The Making of a Man

Dean Boettcher
10 min readNov 16, 2021

I have chosen to tell my story in pieces, much like chapters, since I can’t seem to put it into a novel format. Each piece is an event from my life. It is my hope that these events will interest and entertain you.

Perhaps they can also serve as a tool by which something can be learned about the human psyche and how mental states and mindsets are developed and destroyed.

These are stories about abuse, addiction, violence, mental illness, incarceration, success, failure, and much, much more. Enjoy!

1

The Sandpit

I stood in my place in line, shifting from foot to foot, pinching my wiener tight with my hands so that I wouldn’t pee on the floor. My kindergarten teacher would make us stand in a rigid line about fifteen minutes before the bell would ring to excuse the morning class. She droned on and on about permission slips, snack-time, and other useless topics that no five or six-year-old cares one bit about.

In hindsight I realize that what she was doing was truncating the time she had to actually spend engaging us in an educational capacity. It also seemed to give her some kind of perverse pleasure to exercise this punitive hold on us.

One major rule was that you did NOT interrupt her end of the day sermon. You were to stand in line, silent and at attention, until she was completely finished with her rant.

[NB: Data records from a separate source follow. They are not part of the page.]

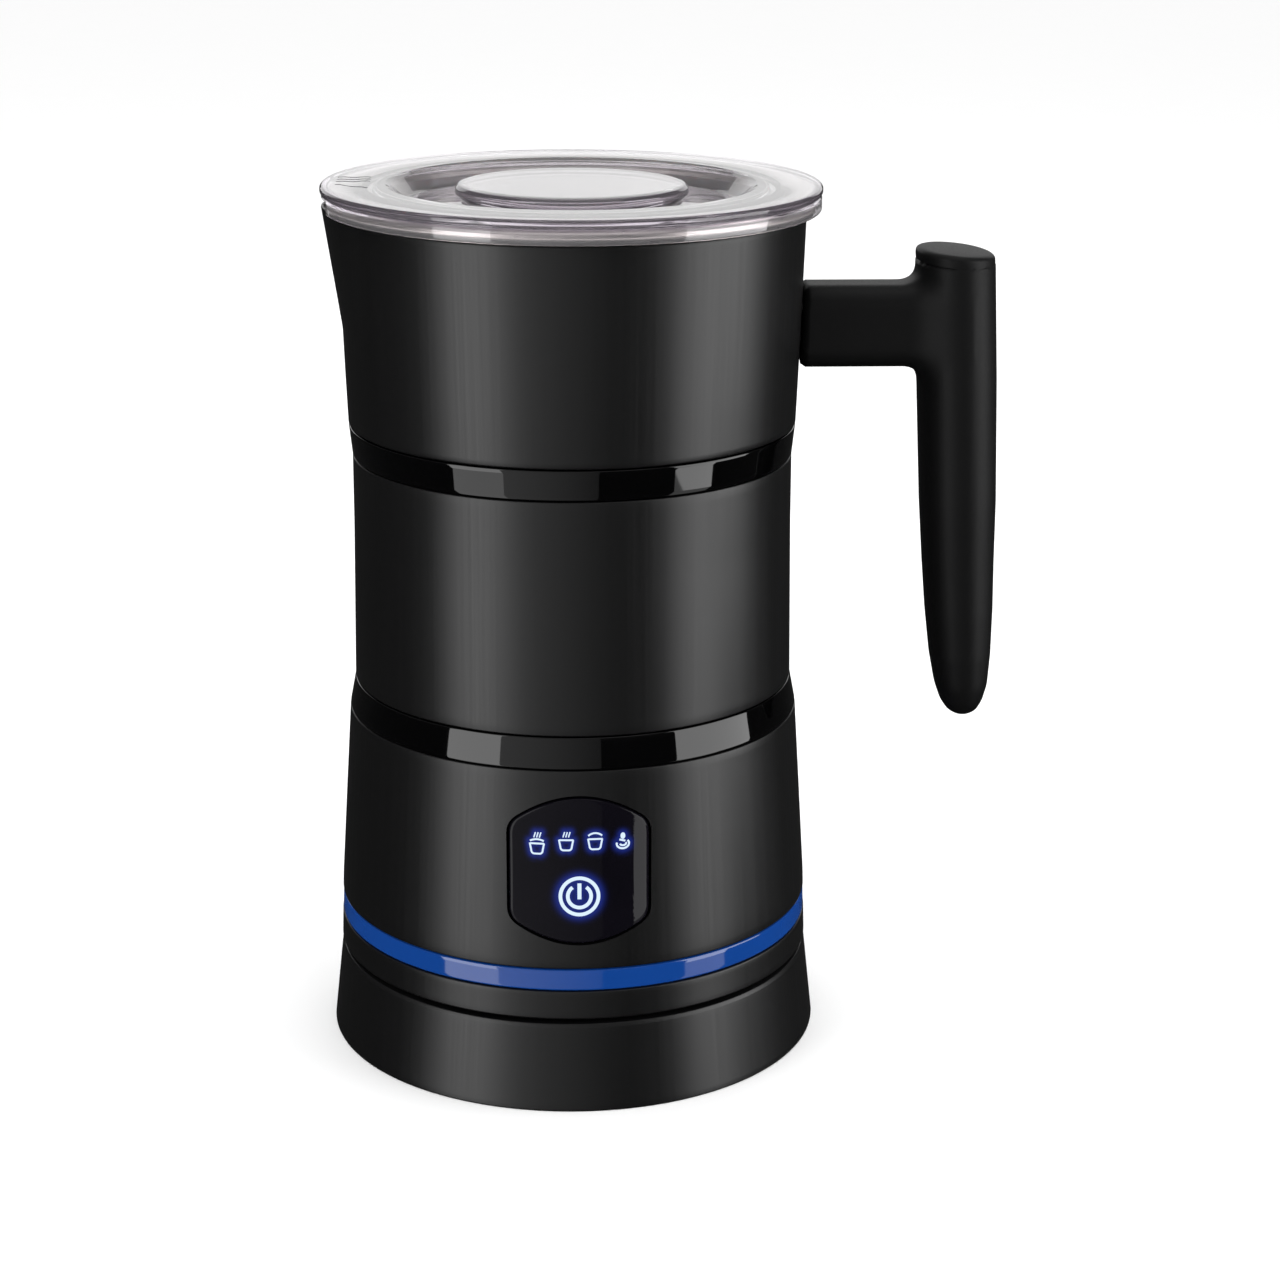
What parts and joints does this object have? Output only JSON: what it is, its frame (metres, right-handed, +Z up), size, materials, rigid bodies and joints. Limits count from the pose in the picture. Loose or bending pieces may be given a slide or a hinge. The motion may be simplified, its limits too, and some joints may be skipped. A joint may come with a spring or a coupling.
{
  "type": "milk frother",
  "caption": "Cordless electric milk frother: powered round base, lift-off heated jug with spout, side handle, touch panel and lit ring, magnetic whisk, clear lid.",
  "frame": {"origin": "on the jug's axis, at the surface that the base stands on, within 0.9 mm of the base's flat underside", "axes": "+Z up along the jug's axis, +X towards the handle, -Y towards the control panel, -X towards the spout"},
  "size_m": [0.1423, 0.1072, 0.1832],
  "materials": {
    "satin_black_metal": "satin black with a faint vertical brush",
    "gloss_black": "piano black, mirror gloss",
    "panel_glass": "gloss black touch window with white-blue lit symbols",
    "soft_touch_black": "soft-touch black",
    "inner_plastic": "moulded dark grey",
    "connector_plastic": "moulded black",
    "light_ring_blue": "glossy deep blue light guide",
    "clear_lid": "clear copolyester with a faint violet tint at its edges",
    "pot_steel": "polished and brushed stainless steel",
    "fastener_steel": "zinc-plated steel",
    "black_rubber": "matt black rubber",
    "silicone": "translucent white silicone",
    "contact_brass": "plated brass contacts",
    "cast_aluminium": "as cast and pressed",
    "circuit_board": "green solder mask",
    "magnet_nickel": "nickel-plated",
    "whisk_plastic": "moulded black"
  },
  "bodies": {
    "base": {"base_cover": "satin_black_metal", "base_floor": "inner_plastic", "connector_turret": "connector_plastic", "contact_pin": "contact_brass", "contact_ring_inner": "contact_brass", "contact_ring_outer": "contact_brass", "cord_gland": "black_rubber", "foot_1": "black_rubber", "foot_2": "black_rubber", "foot_3": "black_rubber", "foot_4": "black_rubber", "base_screw_1": "fastener_steel", "base_screw_2": "fastener_steel", "base_screw_3": "fastener_steel"},
    "socket": {"connector_socket": "connector_plastic"},
    "jug": {"bottom_cover": "satin_black_metal", "light_ring": "light_ring_blue", "led_board": "circuit_board", "lower_shell": "satin_black_metal", "lower_trim_ring": "gloss_black", "waist_shell": "satin_black_metal", "upper_trim_ring": "gloss_black", "upper_shell": "satin_black_metal", "inner_pot": "pot_steel", "whisk_spindle": "pot_steel", "heater_plate": "cast_aluminium", "heater_element": "fastener_steel", "thermostat": "inner_plastic", "temperature_probe": "fastener_steel", "motor_chassis": "inner_plastic", "motor_case": "cast_aluminium", "control_board": "circuit_board", "panel_window": "panel_glass", "panel_board": "circuit_board", "handle": "soft_touch_black", "handle_cap": "soft_touch_black", "handle_bracket": "fastener_steel", "handle_screw_1": "fastener_steel", "handle_screw_2": "fastener_steel", "bottom_screw_1": "fastener_steel", "bottom_screw_2": "fastener_steel", "bottom_screw_3": "fastener_steel"},
    "rotor": {"motor_shaft": "fastener_steel", "magnet_carrier": "inner_plastic", "drive_magnet_1": "magnet_nickel", "drive_magnet_2": "magnet_nickel"},
    "bush": {"whisk_bush": "whisk_plastic"},
    "whisk": {"whisk_hub": "whisk_plastic", "froth_coil": "pot_steel", "whisk_magnet_1": "magnet_nickel", "whisk_magnet_2": "magnet_nickel"},
    "lid": {"lid": "clear_lid", "lid_gasket": "silicone"}
  },
  "joints": [
    {"name": "jug_lift", "type": "slide", "parent": "base", "child": "socket", "axis": [0, 0, 1], "range_m": [0, 0.06]},
    {"name": "jug_turn", "type": "hinge", "parent": "socket", "child": "jug", "pos_m": [0, 0, 0.025], "axis": [0, 0, 1], "continuous": true},
    {"name": "lid_lift", "type": "slide", "parent": "jug", "child": "lid", "axis": [0, 0, 1], "range_m": [0, 0.04]},
    {"name": "motor_spin", "type": "hinge", "parent": "jug", "child": "rotor", "pos_m": [0, 0, 0.045], "axis": [0, 0, 1], "continuous": true},
    {"name": "whisk_lift", "type": "slide", "parent": "jug", "child": "bush", "axis": [0, 0, 1], "range_m": [0, 0.08]},
    {"name": "whisk_spin", "type": "hinge", "parent": "bush", "child": "whisk", "pos_m": [0, 0, 0.066], "axis": [0, 0, 1], "continuous": true}
  ],
  "couplings": [
    {"joint": "whisk_spin", "follows": "motor_spin", "ratio": 1}
  ]
}
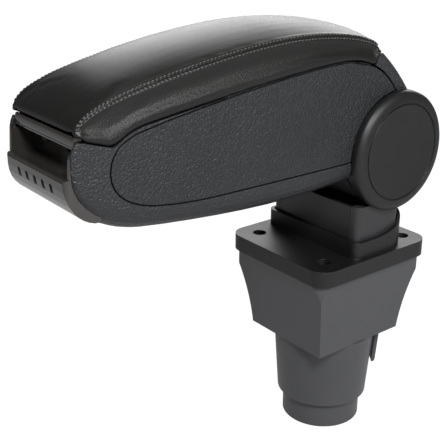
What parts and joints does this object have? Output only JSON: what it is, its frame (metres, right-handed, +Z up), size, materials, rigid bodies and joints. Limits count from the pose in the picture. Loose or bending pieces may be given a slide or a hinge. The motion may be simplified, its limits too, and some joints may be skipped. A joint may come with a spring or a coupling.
{
  "type": "car centre armrest",
  "caption": "Folding car centre armrest: a padded lid over a storage arm, hinged on a short post that stands on a cup-holder adapter.",
  "frame": {"origin": "centre of the round foot's flat bottom", "axes": "+Z up, -Y towards the arm's latch end, +X to the right of the armrest seen from its rear"},
  "size_m": [0.0988, 0.2848, 0.3049],
  "materials": {
    "adapter_plastic": "satin",
    "plate_plastic": "satin",
    "post_plastic": "satin",
    "panel_plastic": "gloss",
    "frame_steel": "satin",
    "zinc_steel": "satin",
    "dark_screws": "satin",
    "friction_lining": "matte",
    "cap_plastic": "satin",
    "arm_casting": "satin",
    "grained_plastic": "grained",
    "trim_plastic": "grained",
    "gloss_black": "gloss",
    "tray_plastic": "matte",
    "pan_plastic": "matte",
    "foam": "matte",
    "leather": "satin",
    "felt": "matte",
    "spring_steel": "bright"
  },
  "bodies": {
    "pedestal": {"adapter_housing": "adapter_plastic", "collar_plate": "plate_plastic", "plate_screws": "dark_screws", "post_frame": "frame_steel", "post_bolts": "zinc_steel", "post_nuts": "zinc_steel", "post_shell_right": "post_plastic", "post_shell_left": "post_plastic", "shell_screws": "zinc_steel", "post_front_panel": "panel_plastic", "post_rear_panel": "panel_plastic", "pivot_axle": "zinc_steel", "axle_washers": "zinc_steel", "axle_nuts": "zinc_steel", "friction_washers": "friction_lining", "stop_pin": "zinc_steel", "hub_cap_right": "cap_plastic", "hub_cap_left": "cap_plastic"},
    "arm": {"arm_frame": "arm_casting", "arm_frame_screws": "zinc_steel", "box_shell": "grained_plastic", "side_trim_right": "trim_plastic", "side_trim_left": "trim_plastic", "front_bezel": "gloss_black", "storage_tray": "tray_plastic", "rear_cover": "grained_plastic", "lid_hinge_pin": "zinc_steel"},
    "lid": {"lid_pan": "pan_plastic", "lid_foam": "foam", "lid_cover": "leather", "lid_liner": "felt", "latch_pin": "zinc_steel", "latch_spring": "spring_steel"},
    "latch": {"latch_lever": "gloss_black"}
  },
  "joints": [
    {"name": "arm_fold", "type": "hinge", "parent": "pedestal", "child": "arm", "pos_m": [0, 0.0156, 0.2155], "axis": [-1, 0, 0], "range_deg": [0, 90]},
    {"name": "lid_open", "type": "hinge", "parent": "arm", "child": "lid", "pos_m": [0, 0.001, 0.2746], "axis": [-1, 0, 0], "range_deg": [0, 75]},
    {"name": "latch_pull", "type": "hinge", "parent": "lid", "child": "latch", "pos_m": [0, -0.2164, 0.2608], "axis": [-1, 0, 0], "range_deg": [0, 16], "stiffness_Nm_per_rad": 0.03, "springref_deg": -17.19}
  ]
}
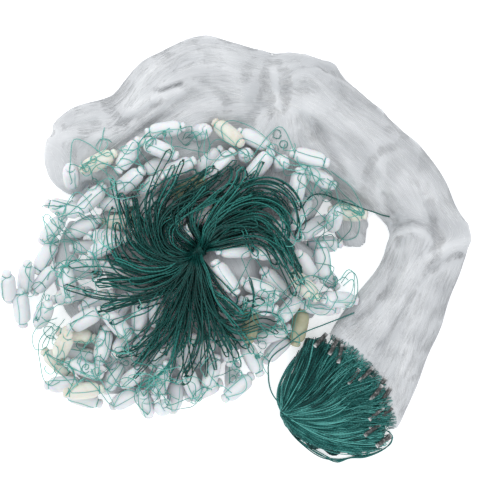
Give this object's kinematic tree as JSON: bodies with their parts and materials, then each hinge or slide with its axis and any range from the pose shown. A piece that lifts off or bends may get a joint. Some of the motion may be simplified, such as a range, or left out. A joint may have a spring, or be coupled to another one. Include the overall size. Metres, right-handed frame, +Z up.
{
  "type": "fishing net",
  "caption": "Bundled gill net: bunched monofilament netting in an arch, tied float line spread over a heap of foam floats, and a fan of lead line with lead sinkers.",
  "frame": {"origin": "on the floor, under the middle of the bundle's bounding box", "axes": "+X along the bundle's long side, from the heap of floats towards the netting's outer bend; +Y from the lead line's fan towards the top of the arch; +Z up from the floor"},
  "size_m": [0.6983, 0.6369, 0.0981],
  "materials": {
    "netting": "silky translucent nylon monofilament",
    "white": "matte foam",
    "cream": "matte foam, yellowed",
    "olive": "matte foam, stained",
    "float_twine": "braided dark green twine",
    "lead_twine": "glossy teal green twine",
    "lead": "dull grey lead, bright at the crimps"
  },
  "bodies": {
    "root": {"netting": "netting", "float_line": "float_twine", "lead_line": "lead_twine", "float_line_end": "float_twine", "lead_line_tail": "lead_twine", "float_01": "white", "float_02": "white", "float_03": "white", "float_04": "white", "float_05": "white", "float_06": "white", "float_07": "white", "float_08": "white", "float_09": "cream", "float_10": "white", "float_11": "white", "float_12": "white", "float_13": "white", "float_14": "white", "float_15": "white", "float_16": "white", "float_17": "white", "float_18": "white", "float_19": "olive", "float_20": "white", "float_21": "white", "float_22": "white", "float_23": "white", "float_24": "white", "float_25": "cream", "float_26": "white", "float_27": "white", "float_28": "cream", "float_29": "white", "float_30": "white", "float_31": "white", "float_32": "cream", "float_33": "white", "float_34": "white", "float_35": "white", "float_36": "white", "float_37": "white", "float_38": "white", "float_39": "white", "float_40": "white", "float_41": "white", "float_42": "white", "float_43": "white", "float_44": "olive", "float_45": "white", "float_46": "white", "float_47": "white", "lead_01": "lead", "lead_02": "lead", "lead_03": "lead", "lead_04": "lead", "lead_05": "lead", "lead_06": "lead", "lead_07": "lead", "lead_08": "lead"}
  },
  "joints": []
}
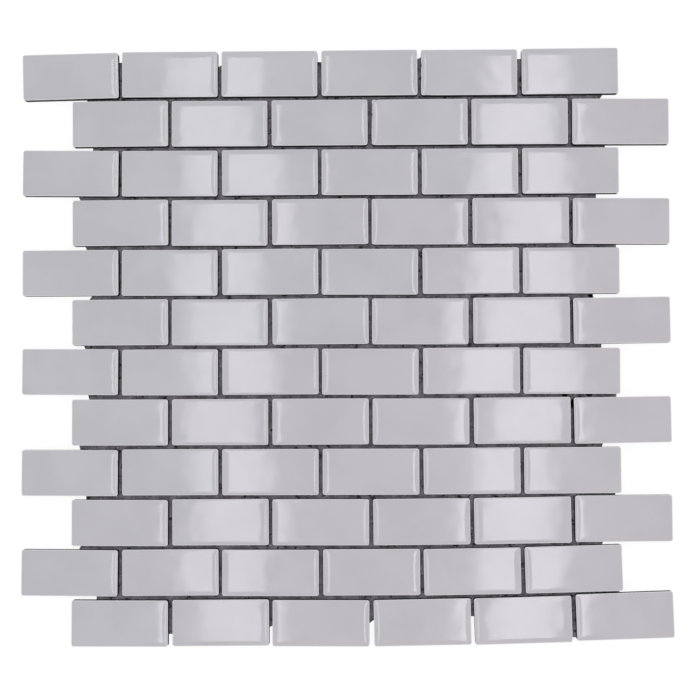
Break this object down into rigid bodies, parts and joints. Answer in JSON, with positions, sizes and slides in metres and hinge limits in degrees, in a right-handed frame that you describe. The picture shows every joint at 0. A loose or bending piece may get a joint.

Sometimes, even the school bell could not bring the sweet release from that classroom we all prayed for. Nope. Not until that wretched old hag felt she had sufficiently exercised her authority over us and cowed us into complete submission. Any outburst, any deviation from complete attention, anything which could be construed as an affront to the “rules of the classroom”, would bring the wrath of Mrs. Braithwaite upon thee! Which, in itself, was traumatic enough to bring tears to all but the hardest of children. But worst of all, it could re-start the entire pointless oration all over again.

I did not need any of the above mentioned delays to occur on this particular day. I had to pee so unbelievably bad that every couple of seconds a few dribbles would somehow make their way into my underwear past my vise-like grip on my penis. It was unbearable. I could feel the outside of my pants becoming damp.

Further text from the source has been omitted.